IMO Addresses Wreck Removal Challenges
A ship wreck can be a hazard to navigation. Other vessels and their crews can potentially be endangered, and, depending on the nature of the cargo and remaining fuel on board, a wreck may also cause damage to marine environments and other coastal interests. Then there is the issue of costs and risks involved in marking and removing hazardous wrecks.
To help resolve these issues, International Maritime Organization (IMO)'s Nairobi Wreck Removal Convention, covers the legal basis for States to remove, or have removed, shipwrecks, drifting ships, objects from ships at sea, and floating offshore installations.

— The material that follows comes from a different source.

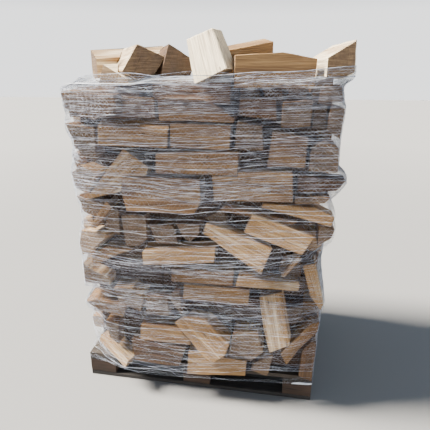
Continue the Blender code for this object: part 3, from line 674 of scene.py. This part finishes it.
def grain_axis(bm):
    """The direction of a log's length: the way it reaches furthest, set straight by its edges."""
    points = np.array([v.co for v in bm.verts])
    points -= points.mean(axis=0)
    longest = Vector(np.linalg.svd(points, full_matrices=False)[2][0])
    total = Vector()
    for edge in bm.edges:
        run = edge.verts[1].co - edge.verts[0].co
        along = run.dot(longest)
        if abs(along) > 0.90 * run.length:
            total += run * math.copysign(run.length, along)
    return (total if total.length > 0 else longest).normalized()


def across_axes(axis):
    side = axis.cross(Vector((0.0, 0.0, 1.0)))
    if side.length < 0.2:
        side = axis.cross(Vector((1.0, 0.0, 0.0)))
    side.normalize()
    return side, side.cross(axis)


def slice_up(bm, axis, cell, dice):
    """Cuts the faces by planes across one axis, about a cell apart."""
    reach = [v.co.dot(axis) for v in bm.verts]
    low, high = min(reach), max(reach)
    count = max(1, round((high - low) / cell))
    step = (high - low) / count
    for i in range(1, count):
        at = low + step * (i + dice.uniform(-CELL_SHIFT, CELL_SHIFT))
        geometry = bm.verts[:] + bm.edges[:] + bm.faces[:]
        bmesh.ops.bisect_plane(bm, geom=geometry, plane_co=axis * at, plane_no=axis, dist=1e-6)


def carve(bm, dice, tone, barked=False, cell=1.0):
    """Turns a plain log into split wood: edges with wear, torn faces, sawn ends, its grain and tone."""
    bmesh.ops.remove_doubles(bm, verts=bm.verts, dist=2e-5)
    bmesh.ops.dissolve_limit(bm, angle_limit=math.radians(1.0), verts=bm.verts, edges=bm.edges)
    axis = grain_axis(bm)
    side, rise = across_axes(axis)
    middle = sum((v.co for v in bm.verts), Vector()) / len(bm.verts)
    sharp = [e for e in bm.edges if len(e.link_faces) == 2 and e.calc_face_angle() > SHARP_FROM]
    wear_and_painted_net_shade = WORN_EDGE * dice.uniform(*WORN_SPREAD)
    bmesh.ops.bevel(bm, geom=sharp, offset=wear_and_painted_net_shade, segments=1, profile=0.5, affect="EDGES", clamp_overlap=True)
    slice_up(bm, axis, CELL_LONG * cell, dice)
    slice_up(bm, side, CELL_WIDE * cell, dice)
    slice_up(bm, rise, CELL_WIDE * cell, dice)
    bm.normal_update()
    width = max(abs((v.co - middle).dot(side)) for v in bm.verts)
    height = max(abs((v.co - middle).dot(rise)) for v in bm.verts)
    angle = dice.uniform(0, 2 * math.pi)
    away = side * math.cos(angle) * width + rise * math.sin(angle) * height
    pith = middle + away * dice.uniform(*PITH_AWAY)
    shift = dice.uniform(-40, 40)
    grain = bm.verts.layers.float_vector.new("grain")
    tones = bm.verts.layers.float.new("tone")
    seed = Vector((dice.uniform(0, 90), dice.uniform(0, 90), dice.uniform(0, 90)))
    for vert in bm.verts:
        local = vert.co - pith
        at = Vector((local.dot(axis), local.dot(side), local.dot(rise)))
        vert[grain] = at + Vector((shift, 0, 0))
        vert[tones] = tone
        ends_on = abs(vert.normal.dot(axis))
        long_waves = noise.noise(Vector((at.x * 5, at.y * 16, at.z * 16)) + seed)
        fibres = noise.noise(Vector((at.x * 14, at.y * 60, at.z * 60)) + seed)
        pull = UNEVEN * (0.75 * long_waves + 0.55 * fibres - 0.55)
        vert.co += vert.normal * pull * (END_CALM if ends_on > FLAT_END else 1.0)
    for face in bm.faces:
        face.smooth = True
        face.material_index = 0
        if abs(face.normal.dot(axis)) > END_FACING:
            face.material_index = 1
        elif barked and face.normal.dot(-away) > BARK_FACING * away.length:
            face.material_index = 2
    for edge in bm.edges:
        edge.smooth = len(edge.link_faces) == 2 and edge.calc_face_angle() < SMOOTH_TO
    return bm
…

To spread knowledge of the specific aspects of the Convention, IMO led a panel discussion on wreck removal challenges, at the Salvage & Wreck Removal Conference in London, United Kingdom (5-7 December).

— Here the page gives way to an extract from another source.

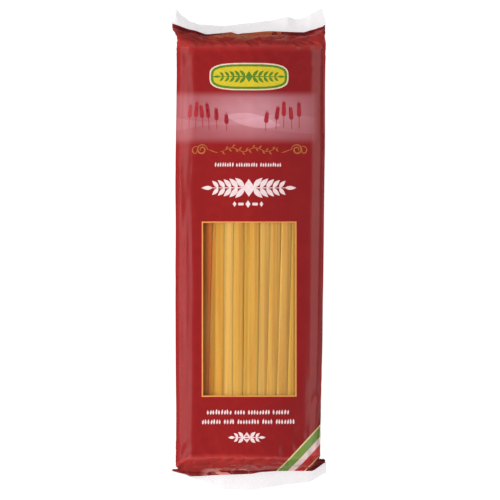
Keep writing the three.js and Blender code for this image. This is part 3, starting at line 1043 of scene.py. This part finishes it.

The Convention entered into force in 2015, filling a gap in the international legal framework on liability and compensation by providing the first set of uniform international rules aimed at ensuring the prompt and effective removal of wrecks located in a country's exclusive economic zone.
The Convention covers shipowners' liability for costs of locating, marking and removal of hazardous wrecks; compulsory insurance to cover shipowner liability; the criteria for determining the hazard posed by wrecks, including environmental criteria. The treaty also includes an optional clause enabling States Parties to apply certain provisions to their territory, including their territorial sea.
To-date, 41 States have signed up to the Convention, representing more than 72% of world merchant shipping tonnage.